日本メクトロン(株) 副社長執行役員 藤原敬三氏


車載・医療など高付加価値へシフト
5G/データセンター投資に期待

2020/6/5

日本メクトロン(株) 副社長執行役員 藤原敬三氏
 日本メクトロン(株)(東京都港区芝大門1-12-15、Tel.03-3438-3604)は、フレキシブルプリント配線板(FPC)の分野で世界トップクラス、国内では最大のプリント回路カンパニーとなっている。2020年3月期の売り上げは2831億円。ピークの16年3月期に比べればかなり減少しているが、車載向け、医療向けなどの高付加価値品拡大を進めることで新たな事業展開を図っている。副社長執行役員の藤原敬三氏に今後の注力分野、事業の見通しなどを中心に話を伺った。

―― 新型コロナウイルスに世界が揺れています。
 藤原 世界大恐慌ともいうべき経済ショックが各国を襲っており、ここから抜け出していくには多大な努力を必要とするだろう。この間の世界経済を牽引してきた自動車産業が大きな打撃を受けており、エレクトロニクス分野にも少なからぬ影響がある。とりわけ、スマートフォンの20年出荷台数は2桁マイナスとの予想もあり、予断を許さない。当社も2月は中国工場が操業できず、影響を受けた。現在は回復しており、ほぼフル操業となっている。

―― 最近の受注状況は。
 藤原 少しずつ戻ってきている。当社は欧州にも拡大しており、ドイツ工場がスタートしているが、ハンガリー、チェコ、さらにはフランス、イギリスとコロナ禍が急速に進んだことで、今後の展開には不安が残っている。ただ、ここに来て引き合いも出始めており、工場操業ベースで言えば大きくぶれてはいない。

―― 5Gの状況をどう分析されますか。
 藤原 基地局に対する投資が遅れ気味だったが、中国ではチャイナモバイル、ユニコム、テレコムのビッグ3が3兆円近い投資を実行することをアナウンスした。また、アマゾン、グーグル、アップル、フェイスブック、マイクロソフトなどのデータセンター投資も10兆円近くが計画されており、心強いと思っている。

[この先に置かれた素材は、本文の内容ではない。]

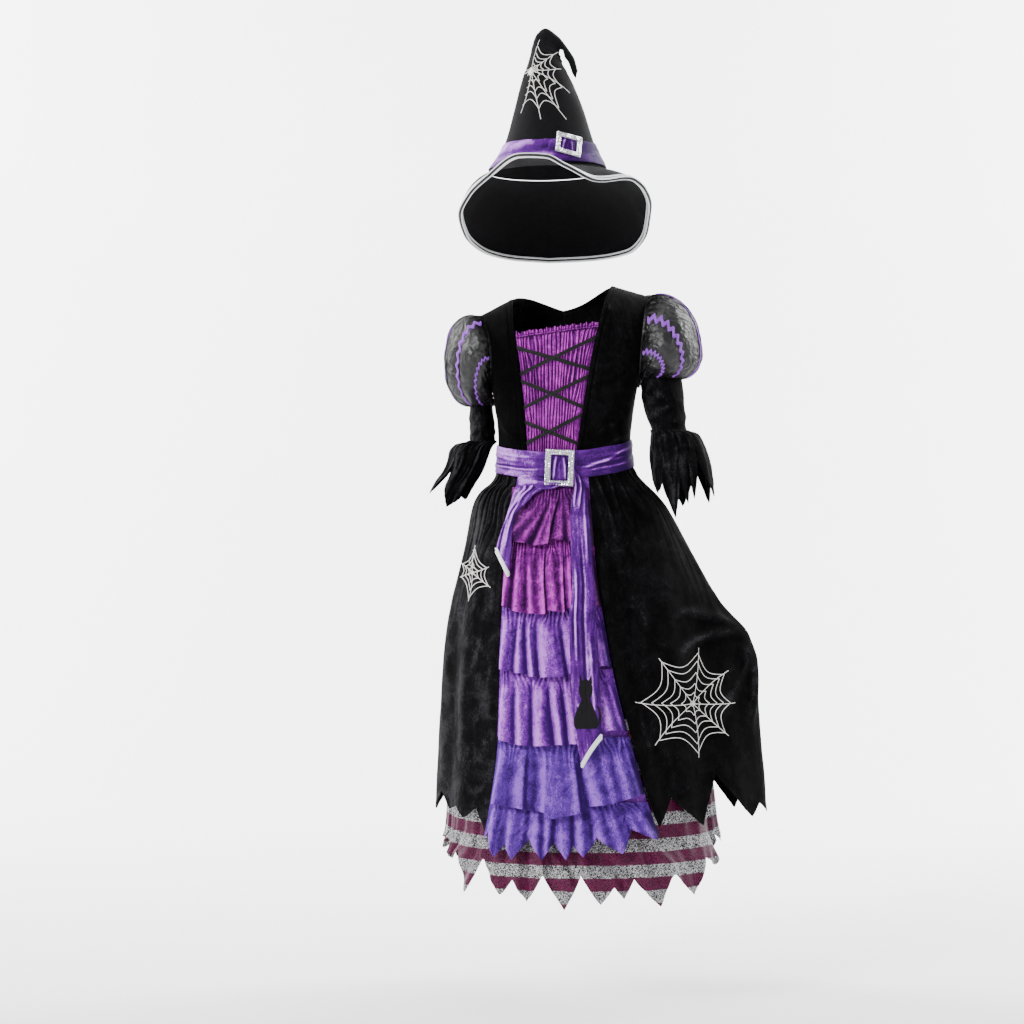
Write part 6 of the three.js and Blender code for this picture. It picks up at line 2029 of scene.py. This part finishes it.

データセンターにはCPU、GPU、DRAM、NANDフラッシュメモリー、FPGAなど多くの半導体が使われるが、当然ながらプリント回路の数量も増えていく。この基地局およびデータセンターの整備と同時進行で、スマートフォンの5G高速版投入が加速されるのは間違いない。台数ベースでは厳しいが、高性能・高機能のフレキシブルプリント配線板も多く出ていくので、これには期待している。

―― 車載向けの見通しについては。
 藤原 新型コロナウイルスの影響で中国のEV一気加速がブレーキを踏まざるを得ない状況であり、これは懸念している。また米国でもEVの普及はあまり進んでいない。しかして、時代の流れはこうしたエコカーに加え、自動走行運転、コネクテッドカーという近未来車の登場を必要としている。IoTを基盤にしたスマートシティとつながる自動車文化が花開く時が来る。車載向けのフレキシブルプリント配線板はこれまでよりも応用分野が拡がっていく。まず、目前のEV化が進むなかで採用点数の拡大を狙っていく。しかもカスタマイズ対応が多くなってくる。こうした基板を作れるのは世界でも数社しかなく、当社にも出番が来たと考えている。

―― 医療分野の拡大を進めていますね。
 藤原 新型コロナウイルス問題で医療分野に世界の注目が集まっている。人工呼吸器はマイコン、ブラシレスDCモーター、そして多くの電子部品を搭載する高機能品であり、電子デバイスが活躍するところだ。これからはウイルスだけでなく、あらゆる検査機器、分析機器が増産されるだろう。リモート診療も始まると高精細な画像が必要になり、スマートグラスなども増えてくる。フレキシブルプリント配線板は医療に使われる電子デバイスの下地にどうしても必要な存在であり、堅調に増えていくことが予想される。メクトロンは数年間かけて大阪大学との共同開発で脳波センサーに注力している。この製品は大ブレークする可能性を秘めている。

―― 21年3月期の予想について。
 藤原 全世界でロックダウンが長期化したことで経済が止まってしまった。まずは民生レベルから回復してくることになるが、元の状態に戻すだけでも秋口まではかかってしまうだろう。当社も21年3月期の業績はかなり厳しいと予測している。中長期的な見通しとしては、売上高にはあまりこだわらない。それよりもまず、現時点での赤字から脱却していきたい。そしてユーザーに近いところにマルチ拠点を設け、その意味でのグローバリゼーションを達成していく考えだ。